My Dad came up for a weekend to help me shore up the walls, and get the barn square once again. Through a series of jacks and come-alongs, we pushed and pulled the barn square once again. Once it was all propped up square, we built a new south wall inside the old south wall (that didn’t come quite back to the top of the old foundation, and built new stalls.
The core of the rebuilt barn are the stalls. They are made with heavy treated lumber that can withstand the the pummeling of horses, and hold up the roof. The key to the success of the new barn stability were these new stalls. The old stalls were attached to the ceiling, floor and walls. They didn’t contribute to the overall structure of the barn itself. The new stalls attach the the foundation and roof, adding support to the old barn.

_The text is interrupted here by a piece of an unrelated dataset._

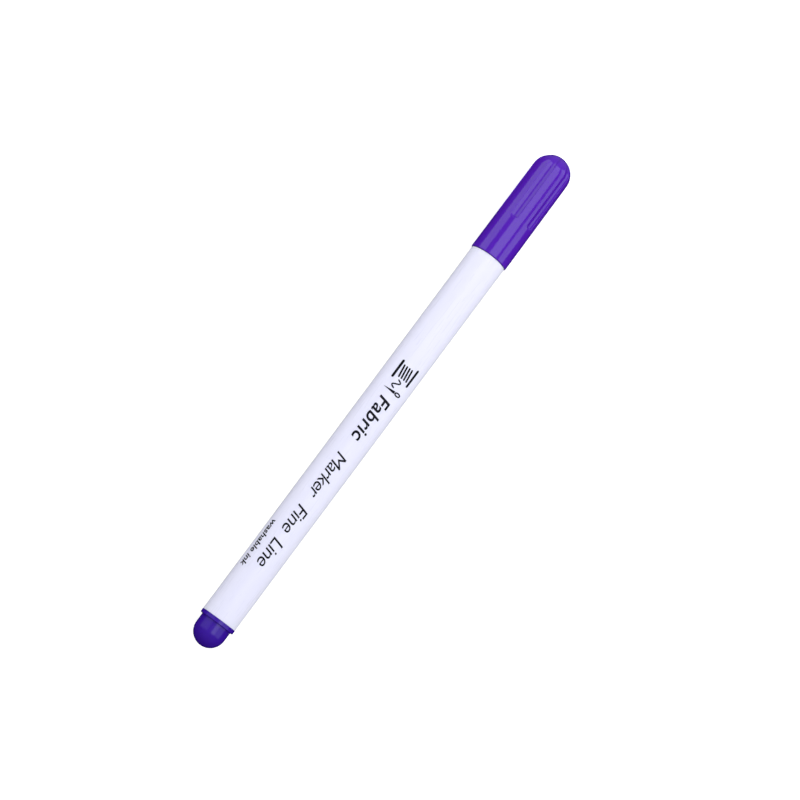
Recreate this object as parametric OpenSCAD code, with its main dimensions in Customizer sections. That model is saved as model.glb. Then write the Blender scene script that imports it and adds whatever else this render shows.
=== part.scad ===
// Fabric marking pen: a slim fibre-tip pen with a pull-off cap.
// The pen lies along X with its cap towards +X. The origin is on the pen's axis, half way along it.
// Every round part is a profile of [radius, x] points turned about the X axis.

/* [Pen] */
// Overall length, from the plug's dome to the cap's crown
pen_length = 138; // [132:1:146]

/* [Barrel] */
// Outside diameter at the front end
front_d = 9.04; // [8.8:0.02:9.1]
// Outside diameter of the parallel rear stretch
rear_d = 8.72; // [8.5:0.02:8.8]
// Length of the parallel rear stretch
rear_length = 22; // [20:1:60]
// Bore diameter
bore_d = 7.1; // [7.1:0.02:7.2]
// Ribs inside the bore, which centre the reservoir
rib_count = 6; // [3:1:8]

/* [Cap] */
// Length of the cap
cap_length = 28.9; // [28.7:0.1:30.5]
// Outside diameter at the mouth
mouth_d = 9.48; // [9.4:0.02:9.7]
// Outside diameter under the domed crown
crown_d = 9.32; // [9.2:0.02:9.4]
// Number of grip flutes
flute_count = 6; // [4:1:8]
// Radius of a flute's round section
flute_r = 1.6; // [1.4:0.1:2]
// Depth of a flute where the domed crown begins
flute_depth = 0.42; // [0.3:0.02:0.44]
// Distance from the mouth to the flutes' lower ends
flute_start = 10.1; // [8:0.1:14]
// Length of the slope at a flute's lower end
flute_ramp = 0.55; // [0.4:0.05:1]
// Turn of the first flute from straight up towards +Y, in degrees
flute_turn = 13; // [0:1:59]

/* [Plug] */
// Length of the plug's visible head, flange and dome together
plug_head = 6.95; // [6.4:0.05:7.5]
// Diameter of the flange against the barrel
flange_d = 8.78; // [8.6:0.02:9]
// Thickness of the flange
flange_t = 0.9; // [0.6:0.1:1.2]
// Diameter of the post and its dome
post_d = 7.64; // [7.5:0.02:7.7]

/* [Nib] */
// Diameter of the fibre nib
nib_d = 2; // [1.8:0.1:2.1]
// Length of nib in front of the section's nose
nib_out = 4; // [3:0.1:4.4]
// Radius of the rounded point
point_r = 0.4; // [0.3:0.05:0.5]
// Half angle of the point's cone, in degrees
point_angle = 17; // [14:1:25]

/* [Hidden] */
$fn = 96;

slip = 0.02;         // radial clearance where two pieces slide or bear on each other
press_slip = 0.01;   // radial clearance that stands for a press fit
seat_gap = 0.1;      // hairline between the barrel's front end and the cap's rim
edge = 0.15;         // chamfer on outside edges
overrun = 1;         // how far a cutter runs past what it cuts
seam_turn = 3;       // keeps the turned surfaces' seam, in degrees, off the line that the pen rests on

// Stations along the axis
x_tail = -pen_length / 2;
x_crown = pen_length / 2;
x_rear = x_tail + plug_head;
x_mouth = x_crown - cap_length;
x_front = x_mouth - seat_gap;

// Radii
front_r = front_d / 2;
rear_r = rear_d / 2;
bore_r = bore_d / 2;
mouth_r = mouth_d / 2;
crown_r = crown_d / 2;
flange_r = flange_d / 2;
post_r = post_d / 2;
nib_r = nib_d / 2;

// Snap rings that hold the plug and the section in the barrel
ring_rise = 0.07;
ring_w = 1;
ring_inset = 3;      // from the end of the barrel to the middle of the ring

// Cap inside
cap_bore_r = 4;
cap_bead_r = post_r + 0.06;  // so the cap also fits over the plug's post
cap_bead_x = x_mouth + 2;
liner_bore_r = 3.7;
liner_depth = 10;    // from the mouth to the step that the liner's flange meets
crown_wall = 0.9;

// Front section
spigot_length = 8;
collar_r = 3.95;
collar_t = 0.8;
neck_bead_r = cap_bead_r - slip;
neck_r = neck_bead_r - 0.07;
neck_length = 7.2;
neck_bead_x = x_front + 3;
bead_w = 0.7;
seal_r = 2.93;
seal_x = x_front + 8.8;
seal_length = 4.4;
nose_x = x_front + 18.6;
nose_r = 1.55;
guide_x = x_front + 9;
chamber_r = 2.3;
inlet_r = 2.9;
vent_count = 4;
vent_size = 0.35;

// Plug inside the barrel
plug_spigot = 7.5;
plug_cavity_r = 2.9;
finger_count = 4;
finger_w = 1.4;

// Reservoir
core_r = 3.1;
film_t = 0.1;
rib_w = 0.5;
reservoir_gap = 0.3; // between the reservoir and the section behind which it sits
reservoir_front = x_front - spigot_length - reservoir_gap;
reservoir_rear = x_rear + plug_spigot + 4.9;
nib_bite = 5;        // how far the nib's tail pushes into the reservoir

// Liner
liner_wall = 0.6;
liner_flange_r = 3.96;
liner_flange_t = 0.8;
liner_end = nose_x + nib_out + 2;

// Turns a profile of [radius, x] about the pen's axis.
module turned() {
    rotate([seam_turn, 0, 0]) rotate([0, 90, 0]) rotate_extrude() children();
}

// A low ring's profile: a flat top with a sloping lead on each side.
module ring_profile(base_r, top_r, x_middle, width) {
    lead = width / 4;
    polygon([
        [base_r, x_middle - width / 2],
        [top_r, x_middle - width / 2 + lead],
        [top_r, x_middle + width / 2 - lead],
        [base_r, x_middle + width / 2]
    ]);
}

// Places copies of a piece that points up (+Z) evenly round the pen's axis.
module around_axis(count, first = 0) {
    for (i = [0 : count - 1]) rotate([-first + i * 360 / count, 0, 0]) children();
}

// White moulded tube, open at both ends, with snap grooves and centring ribs in its bore.
module barrel() {
    color([0.93, 0.93, 0.98]) {
        turned() difference() {
            polygon([
                [bore_r, x_rear], [rear_r, x_rear], [rear_r, x_rear + rear_length],
                [front_r, x_front - edge], [front_r - edge, x_front], [bore_r, x_front]
            ]);
            for (x = [x_rear + ring_inset, x_front - ring_inset])
                ring_profile(bore_r - slip, bore_r + ring_rise + slip, x, ring_w + 4 * slip);
        }
        around_axis(rib_count)
            translate([reservoir_rear, -rib_w / 2, core_r + film_t + 2 * slip])
                cube([reservoir_front - reservoir_rear, rib_w, bore_r - core_r]);
    }
}

// Domed plug for the barrel's rear: flange and post outside, hollow spigot and stop fingers inside.
module end_plug() {
    spigot_r = bore_r - press_slip;
    dome_x = x_tail + post_r;
    color([0.24, 0.14, 0.6]) {
        turned() difference() {
            union() {
                intersection() {
                    translate([0, dome_x]) circle(r = post_r);
                    translate([0, x_tail - overrun]) square([post_r + overrun, post_r + overrun]);
                }
                translate([0, dome_x]) square([post_r, x_rear - dome_x]);
                polygon([
                    [0, x_rear - flange_t], [flange_r - edge, x_rear - flange_t],
                    [flange_r, x_rear - flange_t + edge], [flange_r, x_rear - edge],
                    [flange_r - edge, x_rear], [0, x_rear]
                ]);
                polygon([
                    [0, x_rear - edge], [spigot_r, x_rear - edge],
                    [spigot_r, x_rear + plug_spigot - 2 * edge],
                    [spigot_r - edge, x_rear + plug_spigot], [0, x_rear + plug_spigot]
                ]);
                ring_profile(spigot_r - slip, bore_r + ring_rise, x_rear + ring_inset, ring_w);
            }
            union() {
                translate([0, dome_x]) circle(r = plug_cavity_r);
                translate([0, dome_x]) square([plug_cavity_r, x_rear + plug_spigot - dome_x + overrun]);
            }
        }
        around_axis(finger_count)
            intersection() {
                translate([x_rear + plug_spigot - overrun, -finger_w / 2, 0])
                    cube([reservoir_rear - slip - x_rear - plug_spigot + overrun, finger_w, bore_r]);
                turned() translate([plug_cavity_r, x_rear])
                    square([spigot_r - edge - plug_cavity_r, plug_spigot * 2]);
            }
    }
}

// Nose of the pen: spigot in the barrel, neck for the cap, seal land, and cone that holds the nib.
module front_section() {
    color([0.95, 0.95, 0.97])
        difference() {
            turned() {
                polygon([
                    [inlet_r, x_front - spigot_length],
                    [bore_r - press_slip - edge, x_front - spigot_length],
                    [bore_r - press_slip, x_front - spigot_length + edge],
                    [bore_r - press_slip, x_front], [collar_r, x_front],
                    [collar_r, x_front + collar_t], [neck_r, x_front + collar_t],
                    [neck_r, x_front + neck_length], [seal_r, seal_x],
                    [seal_r, seal_x + seal_length], [nose_r, nose_x - edge],
                    [nose_r - edge, nose_x], [nib_r + slip, nose_x],
                    [nib_r + slip, guide_x], [chamber_r, guide_x - chamber_r + nib_r],
                    [chamber_r, x_front - 2], [inlet_r, x_front - 4]
                ]);
                ring_profile(bore_r - press_slip - slip, bore_r + ring_rise, x_front - ring_inset, ring_w);
                ring_profile(neck_r - slip, neck_bead_r, neck_bead_x, bead_w);
            }
            around_axis(vent_count)
                translate([guide_x - overrun, -vent_size / 2, nib_r - vent_size])
                    cube([nose_x - guide_x + 2 * overrun, vent_size, 2 * vent_size]);
        }
}

// Fibre rod with a rounded conical point and a blunt tail inside the reservoir.
module writing_nib() {
    tip_x = nose_x + nib_out;
    ball_x = tip_x - point_r;
    cone_length = (nib_r - point_r / cos(point_angle)) / tan(point_angle);
    color([0.55, 0.4, 0.85])
        turned() {
            polygon([
                [0, reservoir_front - nib_bite], [nib_r * 0.7, reservoir_front - nib_bite],
                [nib_r, reservoir_front - nib_bite + nib_r / 2], [nib_r, ball_x - cone_length],
                [point_r * cos(point_angle), ball_x + point_r * sin(point_angle)], [0, ball_x]
            ]);
            intersection() {
                translate([0, ball_x]) circle(r = point_r);
                translate([0, ball_x]) square(point_r);
            }
        }
}

// Fibre bundle that holds the ink, with a socket for the nib's tail.
module ink_reservoir() {
    color([0.62, 0.5, 0.86])
        turned() difference() {
            translate([0, reservoir_rear]) square([core_r, reservoir_front - reservoir_rear]);
            translate([0, reservoir_front - nib_bite - slip])
                square([nib_r + slip, nib_bite + overrun]);
        }
}

// Plastic film wrapped round the fibre bundle.
module reservoir_film() {
    color([0.85, 0.86, 0.92])
        turned() translate([core_r + slip, reservoir_rear])
            square([film_t, reservoir_front - reservoir_rear]);
}

// Cutter for a flute that points up: a round bar along the cap with a tapered lower end,
// which runs out through the dome.
module flute() {
    taper_x = x_mouth + flute_start + flute_ramp;
    translate([0, 0, crown_r - flute_depth + flute_r])
        turned() polygon([
            [0, taper_x - 2 * flute_ramp], [flute_r - 2 * flute_depth, taper_x - 2 * flute_ramp],
            [flute_r, taper_x], [flute_r, taper_x + cap_length], [0, taper_x + cap_length]
        ]);
}

// Outer cap: tapered, fluted and domed, with a snap bead in its mouth and a seat for the liner.
module cap_shell() {
    dome_x = x_crown - crown_r;
    inner_dome_x = x_crown - crown_wall - liner_bore_r;
    color([0.42, 0.27, 0.76])
        difference() {
            turned() {
                difference() {
                    union() {
                        intersection() {
                            translate([0, dome_x]) circle(r = crown_r);
                            translate([0, dome_x]) square(crown_r + overrun);
                        }
                        polygon([
                            [0, x_mouth], [mouth_r - edge, x_mouth], [mouth_r, x_mouth + edge],
                            [crown_r, dome_x], [0, dome_x]
                        ]);
                    }
                    translate([0, inner_dome_x]) circle(r = liner_bore_r);
                    polygon([
                        [0, x_mouth - overrun], [cap_bore_r, x_mouth - overrun],
                        [cap_bore_r, cap_bead_x - bead_w / 2], [cap_bead_r, cap_bead_x - bead_w / 4],
                        [cap_bead_r, cap_bead_x + bead_w / 4], [cap_bore_r, cap_bead_x + bead_w / 2],
                        [cap_bore_r, x_mouth + liner_depth], [liner_bore_r, x_mouth + liner_depth],
                        [liner_bore_r, inner_dome_x], [0, inner_dome_x]
                    ]);
                }
            }
            around_axis(flute_count, flute_turn) flute();
        }
}

// Inner cap: a cup that seals on the section's land and keeps the nib from drying.
module cap_liner() {
    seat_x = x_mouth + liner_depth;
    inner_r = seal_r + slip;
    color([0.9, 0.9, 0.95])
        turned() polygon([
            [inner_r, seat_x - liner_flange_t], [liner_flange_r, seat_x - liner_flange_t],
            [liner_flange_r, seat_x - slip], [liner_bore_r - press_slip, seat_x - slip],
            [liner_bore_r - press_slip, liner_end - 2 * edge],
            [liner_bore_r - press_slip - 2 * edge, liner_end],
            [0, liner_end], [0, liner_end - liner_wall],
            [inner_r - liner_wall / 2, liner_end - liner_wall],
            [inner_r + slip, seal_x + seal_length + 1],
            [inner_r, seal_x + seal_length]
        ]);
}

barrel();
end_plug();
front_section();
writing_nib();
ink_reservoir();
reservoir_film();
cap_shell();
cap_liner();
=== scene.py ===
"""Fabric marking pen: the looks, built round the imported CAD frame.

Profiles are worked out in millimetres as (x, r) points, x along the pen and r out from its axis. Every mesh
is made in metres. An angle round the pen is measured from +Z towards +Y.
"""
import math

import bmesh
import bpy
from mathutils import Matrix, Vector, noise


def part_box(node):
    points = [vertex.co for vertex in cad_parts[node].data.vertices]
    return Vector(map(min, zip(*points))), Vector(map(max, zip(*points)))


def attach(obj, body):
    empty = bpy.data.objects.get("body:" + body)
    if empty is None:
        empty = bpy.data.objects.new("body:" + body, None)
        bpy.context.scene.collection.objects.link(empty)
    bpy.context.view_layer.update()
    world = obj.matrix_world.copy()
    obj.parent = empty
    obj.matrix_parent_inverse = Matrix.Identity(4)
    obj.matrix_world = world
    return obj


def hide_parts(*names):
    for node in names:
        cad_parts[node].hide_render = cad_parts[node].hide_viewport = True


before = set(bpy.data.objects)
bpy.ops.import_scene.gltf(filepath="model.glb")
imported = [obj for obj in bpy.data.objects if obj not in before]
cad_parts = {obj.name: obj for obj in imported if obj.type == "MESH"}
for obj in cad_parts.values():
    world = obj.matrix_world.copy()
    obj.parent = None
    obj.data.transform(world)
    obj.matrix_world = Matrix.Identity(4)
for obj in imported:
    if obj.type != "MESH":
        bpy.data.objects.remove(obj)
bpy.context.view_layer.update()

MM = 0.001
COLUMNS = [math.radians(2 * i) for i in range(180)]
EDGE = 0.12          # usual fillet on a moulded outside edge
SOFT = 0.05          # fillet on a small or inside edge
SLIP = 0.02          # clearance between pieces, as in the CAD
PRESS = 0.01         # clearance of a pressed fit, as in the CAD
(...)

As mentioned before, there was a serious erosion problem on the south side of the barn. As the earth washed away, the barn was starting to as well. The doors to get into the stalls were cut out of the side of the barn, yet left the foundation in place. In the wet months, a mud hole would form in front of the stall entries, as horses worked to step over the foundation.
We used a bulldozer to create a slope away from the barn, and then added crushed concrete with sand on top. I also rented a concrete saw to cut away the foundation so we had a smooth transition into the stall.
This alone was a great improvement.
The chickens liked it too.
The old roof was bad. Beyond bad. Much of the interior of the barn would get wet during the rain. The stalls were a mess due to the extra moisture being added to the waste on the floor. But it could not be fixed until the rest of the barn was. And now it was! Within just a couple days we installed the new roof, and the barn dried out. Great!
Problem ensued, however. The low eaves on the roof posed a challenge for the horses as it is. The addition of the sharp edge of the roof caused further problems! Two horses were injured navigating doorways and bumping their noses into the roof edge. OUCH! It’s amazing however, how well they heal up from these somewhat ghastly wounds. But it will never do!
To alleviate the problem, added a curved section of PVC to the eave above the door. This acts as a nice bumper. Since these were added, there’s been no more horse injuries.